Во-вторых, он вызвал Адати Кендзо и Кунитомо Сигэаки, посвятил их заговор  и сказал им, что от успеха плана зависит искоренение зла, совершающегося на протяжении последних двадцати лет и вредившего Японии4.  Эти двое были довольно известными людьми в диаспоре. Кунитомо  был известным сторонником агрессивной политики Японии и членом т. н. Сэйкося (общества политического образования) , направленного на распространение политики паназиатизма и японских школ5. Адати сначала был военным корреспондентом во время японо-китайской войны, а затем начал издавать газету для японцев, выходящую под названием Хансон Синбо. 

На призыв Адати и Кунитомо откликнулись 24 человека самого разного происхождения: от мелкого торговца лекарствами Тэрасаки Ясукити до начинающего тогда (и очень известного впоследствии) писателя и журналиста Сиба Сиро. Иногда эту разношерстную компанию называют ронинами, но это несколько неверно – со времени реставрации Мэйдзи прошло почти 30 лет, и мы явно имеем дело со следующим поколением. Иное дело, что среди японской диаспоры, возможно, хватало людей с бурной биографией, решительным характером и умением обращаться с оружием. Некоторые из них с самого начала знали, на что идут, некоторые присоединились ради интереса.
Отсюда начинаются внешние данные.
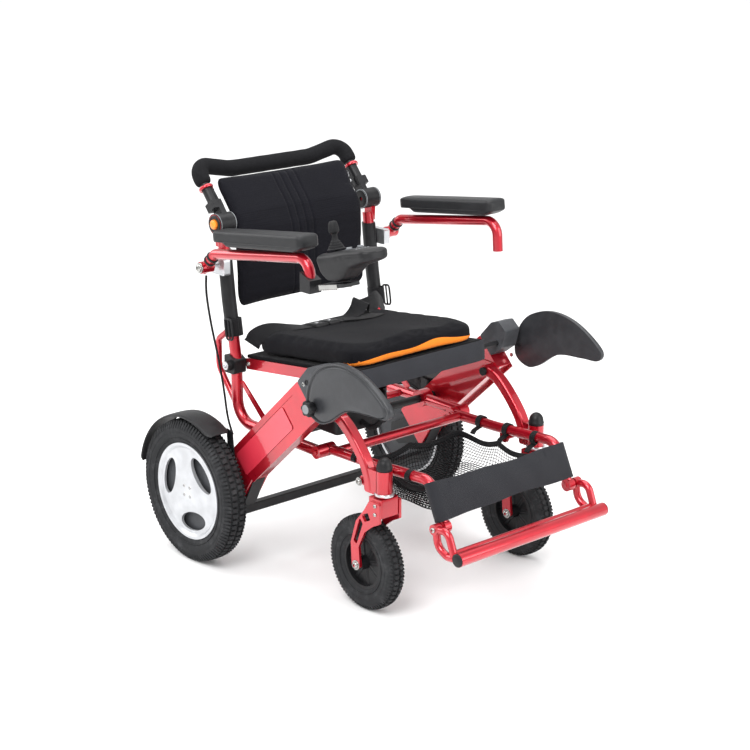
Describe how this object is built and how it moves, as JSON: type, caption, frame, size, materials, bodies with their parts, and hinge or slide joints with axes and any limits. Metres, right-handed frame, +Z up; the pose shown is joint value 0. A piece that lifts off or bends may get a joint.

В-третьих, Миура приказал  Огивара Хидэдзиро имевшему отношение к японской полиции, «принять меры», после чего тот отдал приказ полицейским, находившимся в резерве, надеть гражданскую одежду, взять мечи и отправиться в Енсан. Наконец, он послал своих людей к Тэвонгуну и Ли Чжу Хве заместителю военного министра и ярому стороннику регента, который тоже стал собирать своих людей и двинулся в Ёнсан.
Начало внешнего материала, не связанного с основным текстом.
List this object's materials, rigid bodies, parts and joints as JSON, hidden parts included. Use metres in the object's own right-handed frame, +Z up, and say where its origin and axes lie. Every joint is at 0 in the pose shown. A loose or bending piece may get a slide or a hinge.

В ночь на 8 октября все группы японцев собрались в резиденции Тэвонгуна. Окамото составил план штурма, и   примерно в 3 утра  команда стартовала. Тэвонгун двигался в паланкине (на тот момент ему было 76 лет), японцы, всего около 50 человек, пешком. С ними были Ли Чжу Хве и  другие корейцы из числа сторонников регента. У западных ворот Сеула процессия соединилась с представителями Хуллёндэ и быстрым шагом направилась ко дворцу Кёнбоккун.

Подобный таймлайн довольно важен хотя бы тем, что развенчивает миф о «специально выписанном из Японии отряде гангстеров», который бы за такое время просто не успел бы собраться и доехать.  Скорее все выглядит как форс-мажор, при котором команду японских участников налета собирали «по объявлению» и среди доверенных знакомых.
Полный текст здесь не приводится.